Aires: "There's too little inter-connectivity (which I've wrote about before). Bing, Xbox, Windows 7, Windows Mobile - they're all too separate from each other and not tightly knit. I can't remember what I wrote before about 6mths to a year ago, but it was brilliant. Microsoft have no seeming overall strategy in place and they need one badly. Oh and Microsoft need to buy out Opera if they want a foothold in the mobile market."
pforbes: "The permanent introduction of new operating systems and the lifecycle policy give a sense of provisionality to all Microsoft products, but when you know what you have in your hands you find that the new 'invention' means only a few new essential things and a lot of eye candy. New real advantages should be offered and sold as improvements to an essential permanent NT OS, so that you could introduce them easily into your present computers forgetting once and for always the damned lifecycle policy according to which anything you buy to Microsoft has to be abandoned in a short time to be replaced by something which is 90% similar to what you previously had."
jc_lvngstn:
1. XP shipped with what, three different skins? Microsoft proceeded to act as if it couldn't care less if anyone ever did anything else with it. They need to include at least some more powerful skinning options with windows, aka windowblinds or something.
2. Windows needs some 'cool' or 'wow' apps. Things that surprise people in how cool it is. The apps that ship with Windows (calculator, wordpad, PAINT) are about as bland and uninteresting as they come.

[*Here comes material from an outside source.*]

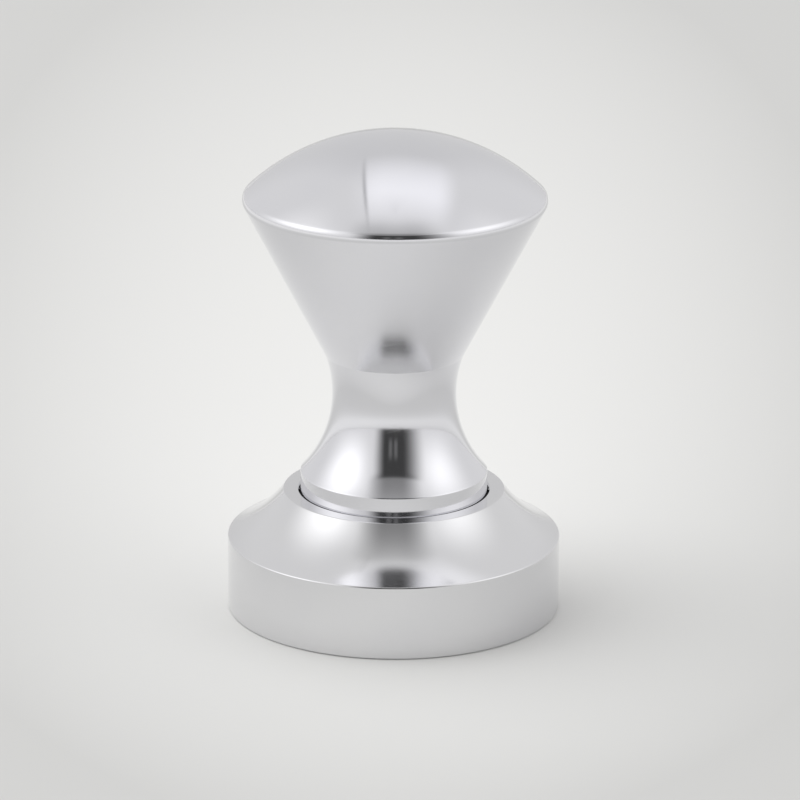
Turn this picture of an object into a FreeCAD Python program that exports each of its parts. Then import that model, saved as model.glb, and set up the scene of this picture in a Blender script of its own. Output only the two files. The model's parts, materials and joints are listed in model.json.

3. ...Microsoft marketing...it's fail. Horrible fail. They need a some true visionary here also.
mdn777901: "Please, Microsoft, One answer emails, Two provide contact numbers/e-mail addresses for repair shops. Legitimate shops like ours have no problem registering with you all. If a computer doesn't have a MS License, they either buy a legitimate one or we won't work on it. Come up with an OS install disk similar with the Vista Anytime disk. Retail purchases kills the profit margin for little shops like ours. Of course, I can refuse to repair Windows 7 computers which won't exactly be a positive advertisement for Microsoft Win 7, but do you leave us much choice?"